Toomey, the outgoing Republican representing the commonwealth in the Senate, has thrown his support behind Oz. Toomey said Tuesday that debating was never his favorite campaign activity but that it’s an important part of the democratic process.
“You have one candidate, Dr. Oz, who very much wants to engage in a robust debate about the (campaigns’) differences, discuss policies and the implications for Pennsylvanians. And then you have another candidate, John Fetterman, who's doing everything possible to avoid debating those differences,” Toomey said. “John Fetterman sits at home, does social media all day (and) he raises tons of money from liberals in California and New York.”

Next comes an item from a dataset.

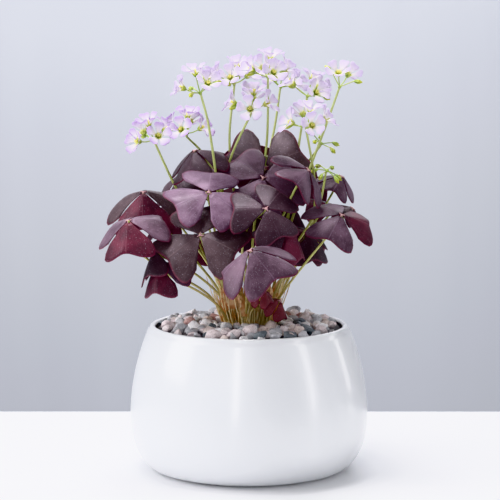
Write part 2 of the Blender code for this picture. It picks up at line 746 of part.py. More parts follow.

While this isn’t the first time Oz’s campaign has gone after Fetterman for his subdued campaign strategy following his stroke, as the midterm elections near, Oz has boosted calls for Fetterman to answer questions live and in front of reporters.
“It's up to (Fetterman) to be transparent. We know precious little about what's really happening with his health,” Oz said. “As a physician, I have tremendous empathy for the difficulty of coping with heart failure and stroke … It is still up to John Fetterman to stand up and answer questions. You cannot dodge the voters.”
Fetterman’s campaign responded Tuesday stating that his physician has said he should be able to serve in the U.S. Senate “without a problem” as long as he continues to take his recovery seriously. Joe Calvello, Fetterman’s communications director, said Fetterman hasn’t been hiding from the debate stage.
“Just yesterday, John marched for over two hours in the rain in Pittsburgh's Labor Day parade and spoke at two other events afterwards. Anyone who’s seen John speak knows that while he’s still recovering, he’s more capable of fighting for PA than Dr. Oz will ever be,” Calvello said in a statement. “We have said repeatedly that we are open to debating Oz, and we’re talking with networks, but let’s be clear: This isn’t about debates. This is about mocking John for having a stroke because they’ve got nothing else.”
Following the press conference, Oz and Toomey were questioned about the 2020 election and their support of Doug Mastriano, the Republican gubernatorial candidate who campaigned with Oz over the weekend.
Oz said had he been in Toomey’s seat, he would not have objected to the certification of the 2020 election on Jan. 6, but that he wouldn’t have voted to impeach former President Donald Trump, as Toomey did.
When asked about their support for Mastriano, Toomey and Oz again showed their differences. Oz noted that he’s endorsing the entire Republican slate in November, while Toomey said he’s going to “stick with the Senate race and a handful of House races.”